I recently read a great book titled, "Blessed with Bipolar: 36 God-Given Gifts of Manic-Depression," by Richard Jarzynka which compliments this post. He too points out how people with bipolar disorder feel emotions more intensely than most people and therefore can empathize better with people than most people. Very interesting stuff!

At December 11, 2009 3:10 AM, Blogger The Neurocritic said...

Thanks for reading. But Shamay-Tsoory et al. suggest that the result of having "hyper emotional empathy" is that they misinterpret other people's states:

...[Their] exaggerated emotional response to others may be expressed in a dysfunctional empathic emotional overreaction (or “hyper empathy”).


Thus, it may be hypothesized that bipolar disorder patients tend to engage in the “oversimulation” of others’ emotions, as reflected in high affective empathy, and as a result, they tend to misinterpret others’ mental states, which is reflected in impaired cognitive empathy and theory of mind.

It leads to misunderstandings. And "knowing Christ" will not heal bipolar disorder, so I disagree strongly with Richard Jarzynka.

At January 16, 2010 11:32 PM, Anonymous Anonymous said...
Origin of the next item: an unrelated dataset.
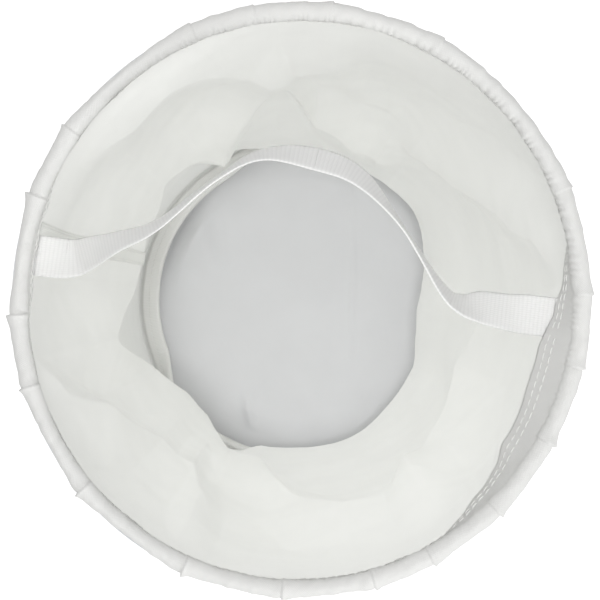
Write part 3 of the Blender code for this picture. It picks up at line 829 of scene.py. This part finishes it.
def make_side_seam(wall, tape_material, stitch_material):
    """The tape over the wall's side seam, laid on the wall's own surface, and its stitches."""
    cloth, strip, radius, angle, heights = wall
    rows = (heights > SIDE_TAPE_LOW) & (heights < SIDE_TAPE_HIGH)
    levels = heights[rows]

    def line(offset, inset):
        drift = SIDE_SEAM_DRIFT * np.sin(levels / (37 * MM))
        place = SIDE_SEAM_ANGLE + np.degrees(offset / RING_RADIUS) + drift
        column = place / 360 * len(angle)
        first = np.floor(column).astype(int)
        share = column - first
        values = radius[rows]
        each = np.arange(len(levels))
        found = values[each, first] * (1 - share) + values[each, first + 1] * share
        return around(found - inset, levels, place)

    offsets = np.linspace(-SIDE_TAPE_WIDTH / 2, SIDE_TAPE_WIDTH / 2, 9)
    points = np.stack([line(offset, SIDE_TAPE_INSET) for offset in offsets], 1)
    weave = np.stack(np.broadcast_arrays(offsets, levels[:, None]), -1)
    tape = add_grid("side_tape", points, weave, tape_material, thickness=SIDE_TAPE_THICKNESS)
    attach(tape, "base")
    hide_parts("side_seam_tape")
    pieces = [tape]
    inward = around(np.full_like(levels, -1.0), 0, SIDE_SEAM_ANGLE)
    for side, name in ((1, "back"), (-1, "front")):
        path = line(side * SIDE_STITCH_OFFSET, SIDE_STITCH_INSET)
        row = add_stitches("side_stitches_" + name, path, inward, stitch_material, radius=0.13 * MM)
        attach(row, "base")
        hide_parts("side_seam_thread_" + name)
        pieces.append(row)
    return pieces


def make_panel(material):
    """The bottom panel, with its edge turned up into the seam."""
    angle = ring_angles(360)
    disc = around(np.linspace(0.4 * MM, EDGE_MIDDLE[0], 110)[:, None], PANEL_LEVEL, angle)
    disc[..., 2] += bottom_relief(disc)

    def edge_line(lean, along, across, edge, foot):
        return np.concatenate((edge, [edge[-1] + BOTTOM_ALLOWANCE * along]))

    turned, _ = seam_rows(angle, edge_line)
    points = np.concatenate((disc, turned))
    weave = np.concatenate((points[..., :2], points[:, :1, :2]), 1)
    piece = add_grid("bottom_panel", points, weave, material, closed=True, caps=(True, False))
    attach(piece, "base")
    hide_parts("bottom_disc")
    return piece


def make_binding(material):
    """The tape folded over the bottom's seam. Returns it, and its uneven lift at each angle."""
    def tape_line(lean, along, across, edge, foot):
        root = edge[-1]
        lower = root - LAYER_PITCH * across
        upper = root + 2 * LAYER_PITCH * across
        middle = root + LAYER_PITCH / 2 * across + (BOTTOM_ALLOWANCE + 0.3 * MM) * along
        wrap = arc(middle, 1.5 * LAYER_PITCH, 270 - lean, 90 - lean, 8)
        shares = np.linspace(0.15, 0.95, 6)[:, None]
        under = lower + shares * (wrap[0] - lower)
        over = wrap[-1] + (1 - shares[::-1]) * (upper - wrap[-1])
        return np.concatenate((under, wrap, over))

    angle = ring_angles(1080)
    points, lines = seam_rows(angle, tape_line)
    lift = unevenness(points[-1], BINDING_WAVES)
    rise = np.clip((points[..., 2] - 1.5 * MM) / (4 * MM), 0, 1)
    points[..., 2] += np.clip(lift, *BINDING_LIFT) * rise
    weave = ring_weave(angle, run_along(lines[:, 0]), BOTTOM_RADIUS)[..., ::-1]
    piece = add_grid("bottom_tape", points, weave, material, closed=True,
                     thickness=BINDING_THICKNESS)
    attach(piece, "base")
    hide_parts("bottom_binding")
    return piece, angle, lift


def make_bottom_stitches(angle, lift, material):
    """The stitches through the binding, which follow its uneven lift."""
    def stitch_line(lean, along, across, edge, foot):
        spot = edge[-1] + (2 * LAYER_PITCH + 0.35 * MM) * across + 0.62 * BOTTOM_ALLOWANCE * along
        return np.stack((spot, across))

    ring = np.linspace(0, 360, 721)
    (path, out), _ = seam_rows(ring, stitch_line)
    lift = np.interp(ring, np.append(angle, 360), np.append(lift, lift[0]))
    path[:, 2] += np.clip(lift, *BINDING_LIFT) * 0.8
    piece = add_stitches("bottom_stitches", path, out, material)
    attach(piece, "base")
    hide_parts("bottom_seam_thread")
    return piece


def bottom_relief(points):
    """The bottom panel's soft bulges, its pucker at the front and its faint pressed line."""
    relief = 0.35 * MM * (ripple(points, 45 * MM, 31) + 1)
    for height, x, y, width, length, heading in BOTTOM_BULGES:
        c, s = math.cos(math.radians(heading)), math.sin(math.radians(heading))
        right, back = points[..., 0] / MM - x, points[..., 1] / MM - y
        along, across = right * c + back * s, back * c - right * s
        relief += height * MM * np.exp(-(along / length) ** 2 - (across / width) ** 2)
    hold = (BINDING_EDGE - np.hypot(points[..., 0], points[..., 1])) / (9 * MM)
    return np.maximum(relief, 0) * np.clip(hold, 0, 1)


def smooth_between(stations, place):
    """A smooth curve through the stations, at places from 0 to 1 along them."""
    stations = np.array(stations, float)
    last = len(stations) - 1
    index = np.minimum((place * last).astype(int), last - 1)
    share = (place * last - index)[:, None]
    a, b = stations[np.maximum(index - 1, 0)], stations[index]
    c, d = stations[index + 1], stations[np.minimum(index + 2, last)]
    return b + 0.5 * share * (c - a + share * (2 * a - 5 * b + 4 * c - d
                                               + share * (3 * (b - c) + d - a)))


def strap_spine():
    """The webbing's middle line and width direction, from one sewn end to the other."""
    values = smooth_between(STRAP_STATIONS, np.linspace(0, 1, 900))
    spine = values[:, :3] * (STRAP_HALF_SPAN, STRAP_RISE, STRAP_RISE)
    spine += (0, STRAP_OFFSET, HINGE_HEIGHT)
    tilt = values[:, 3]
    for side in (-1, 1):
        angle = np.array([STRAP_ANGLE if side > 0 else 180 - STRAP_ANGLE])
        turn_at = float(layer_radius(angle, FLANGE_BOTTOM, STRAP_TURN)[0])
        bend = arc(np.array((turn_at - STRAP_TURN, FLANGE_BOTTOM)), STRAP_TURN, -90, 0, 8)
        rise = np.linspace(FLANGE_BOTTOM, FLANGE_TOP, 14)[1:]
        up = np.stack((layer_radius(angle, rise, STRAP_TURN), rise), -1)
        flat = np.linspace(STRAP_HALF_SPAN + 0.2 * MM, bend[0][0], 12)[:-1]
        level = np.stack((flat, np.full_like(flat, HINGE_HEIGHT)), -1)
        line = np.concatenate((level, bend, up))
        tail = np.stack((side * line[:, 0], np.full(len(line), STRAP_OFFSET), line[:, 1]), -1)
        fade = np.clip(1 - np.arange(len(tail)) / len(flat), 0, 1)
        if side < 0:
            spine = np.concatenate((tail[::-1], spine))
            tilt = np.concatenate((tilt[0] * fade[::-1], tilt))
        else:
            spine = np.concatenate((spine, tail))
            tilt = np.concatenate((tilt, tilt[-1] * fade))
    return spine, tilt


def strap_directions(spine, tilt):
    """The directions of the webbing's width and of its face, at each point of its spine."""
    ahead = np.gradient(spine, axis=0)
    ahead /= np.linalg.norm(ahead, axis=1)[:, None]
    level = np.stack((-ahead[:, 1], ahead[:, 0], np.zeros(len(ahead))), -1)
    size = np.linalg.norm(level, axis=1)
    ends = np.abs(spine[:, 0]) > STRAP_HALF_SPAN * 0.985
    level = np.where(ends[:, None] | (size < 0.05)[:, None], (0, 1, 0),
                     level / np.maximum(size, 1e-6)[:, None])
    width = np.cos(tilt)[:, None] * level - np.sin(tilt)[:, None] * np.array((0, 0, 1))
    face = np.cross(ahead, width)
    face /= np.linalg.norm(face, axis=1)[:, None]
    return width, face


def strap_loops(spine, tilt, places, share):
    """Closed loops around the webbing, with its ribs and selvedges.

    places are the distances along it, and share goes from -1 to 1 across it.
    """
    width, face = strap_directions(spine, tilt)
    rib = (np.abs(np.sin(math.pi * places / WEBBING_RIB)) - 0.6) * RIB_HEIGHT
    body = 1 - np.clip((np.abs(share) - 0.86) / 0.06, 0, 1)
    selvedge = np.clip((np.abs(share) - 0.90) / 0.05, 0, 1) * SELVEDGE_HEIGHT
    edge = 1 - 0.55 * np.clip((np.abs(share) - 0.97) / 0.03, 0, 1)
    raised = (STRAP_THICKNESS / 2 - 0.25 * MM + rib[:, None] * body + selvedge) * edge
    half = STRAP_WIDTH / 2 + 0.06 * MM * np.sin(places / (9 * MM))
    middle = spine[:, None] + width[:, None] * (half[:, None] * share)[..., None]
    lift = face[:, None] * raised[..., None]
    return np.concatenate((middle + lift, (middle - lift)[:, ::-1]), 1)


def make_strap(material):
    """The handle, in two halves that each run from a sewn end to the middle of the arch."""
    spine, tilt = strap_spine()
    run = run_along(spine)
    places = np.linspace(0, run[-1], int(run[-1] / STRAP_STEP))
    spine = points_at(places, run, spine)
    share = np.linspace(-1, 1, 17)
    loops = strap_loops(spine, np.radians(np.interp(places, run, tilt)), places, share)
    across = np.concatenate((share, share[::-1], share[:1])) * STRAP_WIDTH / 2
    weave = np.stack(np.broadcast_arrays(across, places[:, None]), -1)
    middle = int(np.argmin(np.abs(spine[:, 0])))
    parts = (("strap_left", slice(0, middle + 1), "handle_end_left", -1),
             ("strap_right", slice(middle, None), "handle_end_right", 1))
    for name, rows, end, side in parts:
        piece = add_grid(name, loops[rows], weave[rows], material, closed=True, caps=(True, True))
        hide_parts(end, "handle_strap")
        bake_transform(piece)


# The stage

def seen_rays(tree):
    """One for the rays that show a thing to the camera, and none for the light it sheds."""
    path = add_node(tree, "ShaderNodeLightPath")
    seen = maths(tree, "ADD", path.outputs["Is Camera Ray"], path.outputs["Is Glossy Ray"])
    return maths(tree, "ADD", seen, path.outputs["Is Transmission Ray"])


def make_floor():
    """A plain floor that shows as white."""
    material, tree = empty_material("floor")
    diffuse = add_node(tree, "ShaderNodeBsdfDiffuse", {"Color": (0.88, 0.88, 0.88, 1)})
    strength = maths(tree, "MULTIPLY", seen_rays(tree), 0.35)
    glow = add_node(tree, "ShaderNodeEmission", {"Strength": strength})
    both = add_node(tree, "ShaderNodeAddShader", {0: diffuse.outputs[0], 1: glow.outputs[0]})
    add_node(tree, "ShaderNodeOutputMaterial", {"Surface": both.outputs[0]})
    half = 3.0
    corners = [(-half, -half, 0), (half, -half, 0), (half, half, 0), (-half, half, 0)]
    add_piece("floor", corners, [(0, 1, 2, 3)], material)


def make_world(strength):
    """Even light from all round, which itself shows as white."""
    world = bpy.data.worlds.new("studio")
    bpy.context.scene.world = world
    world.use_nodes = True
    tree = world.node_tree
    tree.nodes.clear()
    white = (1, 1, 1, 1)
    ambient = add_node(tree, "ShaderNodeBackground", {"Color": white, "Strength": strength})
    shown = add_node(tree, "ShaderNodeBackground", {"Color": white, "Strength": 1.0})
    mixed = mix_shaders(tree, seen_rays(tree), ambient, shown)
    add_node(tree, "ShaderNodeOutputWorld", {"Surface": mixed.outputs[0]})


def add_lamp(name, place, target, size, power):
    """A square lamp turned to its target."""
    lamp = bpy.data.lights.new(name, "AREA")
    lamp.size = size
    lamp.energy = power
    piece = bpy.data.objects.new(name, lamp)
    piece.location = place
    heading = Vector(target) - Vector(place)
    piece.rotation_euler = heading.to_track_quat("-Z", "Y").to_euler()
    bpy.context.scene.collection.objects.link(piece)


def make_camera():
    """Straight above the mouth, turned as the photograph is."""
    image_width = 600
    image_turn = 6.9  # degrees
    ring_distance = 0.490
    pixels_per_radian = 1606  # puts the 180 mm hem at 591 pixels from that distance
    camera = bpy.data.cameras.new("camera")
    camera.sensor_width = 36
    camera.lens = 36 * pixels_per_radian / image_width
    camera.clip_start = 0.01
    piece = bpy.data.objects.new("camera", camera)
    piece.location = (0, 0, RING_HEIGHT + ring_distance)
    piece.rotation_euler = (0, 0, math.radians(image_turn))
    bpy.context.scene.collection.objects.link(piece)
    bpy.context.scene.camera = piece


def main():
    """Builds the bag, the stage, the lights and the camera."""
    bpy.context.scene.view_settings.view_transform = "Standard"
    mesh_cloth = cloth_material(
        "mesh_cloth", (0.94, 0.945, 0.92), plain_weave(MESH_PITCH), relief=0.05 * MM,
        roughness=0.75, sheen=0.1, through=0.29, open_share=0.03, painted_shade="painted_shade")
    # The bottom panel's cloth is greyer than the wall's: painted shade for the little light that
    # reaches the bag's floor
    bottom_cloth = cloth_material(
        "bottom_cloth", (0.80, 0.805, 0.82), plain_weave(MESH_PITCH), relief=0.05 * MM,
        roughness=0.75, sheen=0.1, through=0.12)
    hem_cloth = cloth_material(
        "hem_cloth", (0.79, 0.79, 0.775), plain_weave(HEM_PITCH), relief=0.07 * MM,
        roughness=0.65, sheen=0.2, through=0.12)
    webbing = cloth_material(
        "webbing", (0.89, 0.89, 0.88), ribs(WEBBING_RIB, 0.7 * MM), relief=0.12 * MM,
        roughness=0.6, sheen=0.2, through=0.10)
    tape = cloth_material(
        "seam_tape", (0.96, 0.96, 0.94), ribs(TAPE_RIB, 0.6 * MM), relief=0.10 * MM,
        roughness=0.7, sheen=0.15, through=0.10)
    side_tape = cloth_material(
        "side_tape", (0.96, 0.965, 0.94), ribs(TAPE_RIB, 0.6 * MM), relief=0.05 * MM,
        roughness=0.7, sheen=0.15, through=0.04)
    thread = thread_material()
    make_hoop(steel_material())
    wall = make_wall(mesh_cloth)
    inner_face, outer_face = make_collar(hem_cloth)
    make_hem_stitches(inner_face, outer_face, thread)
    squashed = [wall[0]] + make_side_seam(wall, side_tape, thread)
    squashed.append(make_panel(bottom_cloth))
    binding, angle, lift = make_binding(tape)
    squashed += [binding, make_bottom_stitches(angle, lift, thread)]
    make_strap(webbing)
    for piece in squashed:
        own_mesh(piece)
    make_floor()
    make_world(0.58)
    add_lamp("overhead", place=(0.0, 0.0, 1.8), target=(0, 0, 0), size=0.3, power=10.4)
    add_lamp("key", place=(0.9, -1.35, 0.78), target=(0, 0, 0.38), size=0.6, power=10)
    make_camera()


main()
Bipolar Disorder is a spectrum disorder. There are, for instance, significant differences between Bipolar Type I and Type II disorders. Are there differences in cognitive empathy between types? If the study subject is depressed, in remission, hypomanic, or manic does s/he demonstrate more or less cognitive empathy? What effects, if any, do medications have? It would be nice to see this study replicated with much larger numbers of test subjects. Has this been studied in unipolar depression?

At January 17, 2010 10:08 AM, Blogger The Neurocritic said...

In this study, there were 19 bipolar I patients. Medications were lithium (n=14), carbamazepine (n=2), sodium valproate (n=2), combination of lithium and sodium valproate (n=1). All were tested in the remitted phase.

I haven't seen any papers comparing bipolar I vs. II, or comparing cognitive empathy during different mood states.

At February 28, 2010 9:25 PM, Anonymous Anonymous said...

For many years my wife appeared "off" emotionally. Being married young, it was my foolish belief that someday it would be "outgrown". Eventually it became obvious that it was mental illness. She still has not properly addressed her condition, and we are unfortunatley divorced because of her lack of insight impaired cognitive abilities.

This study is one of the most enlightening pieces I have read! It has hlped me gain insight into what was happening "emotionally" with her. Mental illness(even of the same diagnosis) is very particular to the individual, but this is what I observed for years, and suspected was happening, although I did not know she was ill at the time and had no knowledge of the effects BPD can have on interpersonal relationships. Her "interjection" of what my emotional state was generally always distorted as incorrectly percieved my emotions - constantly misjudging them.

Unfortunately for us it is to late, if you can help just one person... you know the rest.

At July 05, 2012 8:48 AM, Anonymous Anonymous said...

Yes, this article is illuminating. My husband is bipolar and the hyper emotional empathy and low cognitive empathy puts in words what I have been noticing for years. It is in some ways more difficult to live with the more overt bipolar symptoms.